After an epic journey of seven years and 3.5 billion kilometres, the Cassini spacecraft entered Saturn orbit on July 2004. The Cassini-Huygens mission is a $3 billion, 4-year tour of Saturn, its rings and many of its 40-odd known moons. No other spacecraft had been near the solar system's second largest planet since the Voyager flybys of the 1980s. Launched in October 1997, the joint US-European spacecraft is the largest and most sophisticated interplanetary vessel ever built.
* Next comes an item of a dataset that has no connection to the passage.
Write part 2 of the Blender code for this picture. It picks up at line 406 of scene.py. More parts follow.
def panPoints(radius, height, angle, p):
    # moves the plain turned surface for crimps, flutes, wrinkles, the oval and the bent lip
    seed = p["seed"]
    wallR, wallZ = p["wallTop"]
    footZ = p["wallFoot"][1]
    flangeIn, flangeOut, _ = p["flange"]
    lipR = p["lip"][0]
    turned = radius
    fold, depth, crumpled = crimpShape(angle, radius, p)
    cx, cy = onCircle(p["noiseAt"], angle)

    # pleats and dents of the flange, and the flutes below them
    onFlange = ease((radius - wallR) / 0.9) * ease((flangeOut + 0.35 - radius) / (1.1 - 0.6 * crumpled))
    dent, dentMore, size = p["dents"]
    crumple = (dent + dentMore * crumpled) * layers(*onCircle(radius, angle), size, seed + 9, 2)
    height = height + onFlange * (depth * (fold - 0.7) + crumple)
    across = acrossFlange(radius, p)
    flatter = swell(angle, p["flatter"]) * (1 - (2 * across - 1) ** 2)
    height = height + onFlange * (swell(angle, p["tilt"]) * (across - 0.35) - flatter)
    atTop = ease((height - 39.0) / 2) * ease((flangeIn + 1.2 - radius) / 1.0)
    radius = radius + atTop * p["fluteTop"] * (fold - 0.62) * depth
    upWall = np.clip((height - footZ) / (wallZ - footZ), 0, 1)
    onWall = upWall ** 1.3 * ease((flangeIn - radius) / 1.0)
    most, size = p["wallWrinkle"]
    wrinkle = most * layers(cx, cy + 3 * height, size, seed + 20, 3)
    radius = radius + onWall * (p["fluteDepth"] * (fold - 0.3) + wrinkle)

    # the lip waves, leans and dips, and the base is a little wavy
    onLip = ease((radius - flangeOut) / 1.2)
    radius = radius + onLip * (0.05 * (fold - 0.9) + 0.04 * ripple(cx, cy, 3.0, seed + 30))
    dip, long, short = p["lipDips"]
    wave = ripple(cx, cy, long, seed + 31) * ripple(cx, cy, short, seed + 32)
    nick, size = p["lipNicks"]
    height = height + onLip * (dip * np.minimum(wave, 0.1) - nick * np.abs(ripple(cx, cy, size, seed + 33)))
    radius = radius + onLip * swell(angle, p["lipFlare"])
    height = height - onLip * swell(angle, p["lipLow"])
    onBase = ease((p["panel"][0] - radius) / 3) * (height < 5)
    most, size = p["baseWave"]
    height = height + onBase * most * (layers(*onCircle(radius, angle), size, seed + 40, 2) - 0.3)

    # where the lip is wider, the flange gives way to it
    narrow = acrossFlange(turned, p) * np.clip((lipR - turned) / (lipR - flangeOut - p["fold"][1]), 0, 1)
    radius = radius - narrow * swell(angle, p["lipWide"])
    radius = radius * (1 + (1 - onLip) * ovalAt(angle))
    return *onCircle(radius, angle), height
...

Cassini weighs as much as an adult male African elephant and is around the size of a 30-seater school bus. The most spectacular highlight of the mission so far is its visit to Titan, Saturn's largest moon. ESA's Huygens probe was released by Cassini and descended through the dense atmosphere of Titan in January 2005. It became the first probe to land on such a distant world. Huygens discovered a strikingly Earth-like landscape of hills and branching valleys, though the peaks are ice and the intermittent rivers carry liquid methane. Cassini has also seen clouds and old shorelines, as well as evidence for deserts, an ice volcano and a possible lake of methane near the south pole. But there has been no sign of the methane seas or oceans once expected.

saturnsuperstorm_far

Saturn Superstorm From a Distance

Cassini scientists have seen something like this before. In 2006, the spacecraft observed Saturn's south pole, where a storm two-thirds as wide as Earth was raging. That vortex was the first place in the solar system other than Earth where astronomers saw eye-wall clouds, a typical feature of hurricanes in which a bank of clouds towers above the central pit.

Now, the springtime sun reveals a similar vortex swirling in the north. Astronomers think these storms form in the same way as hurricanes, with warm, moist air rising from lower cloud layers. The storms may be permanent, or could come and go with the seasons.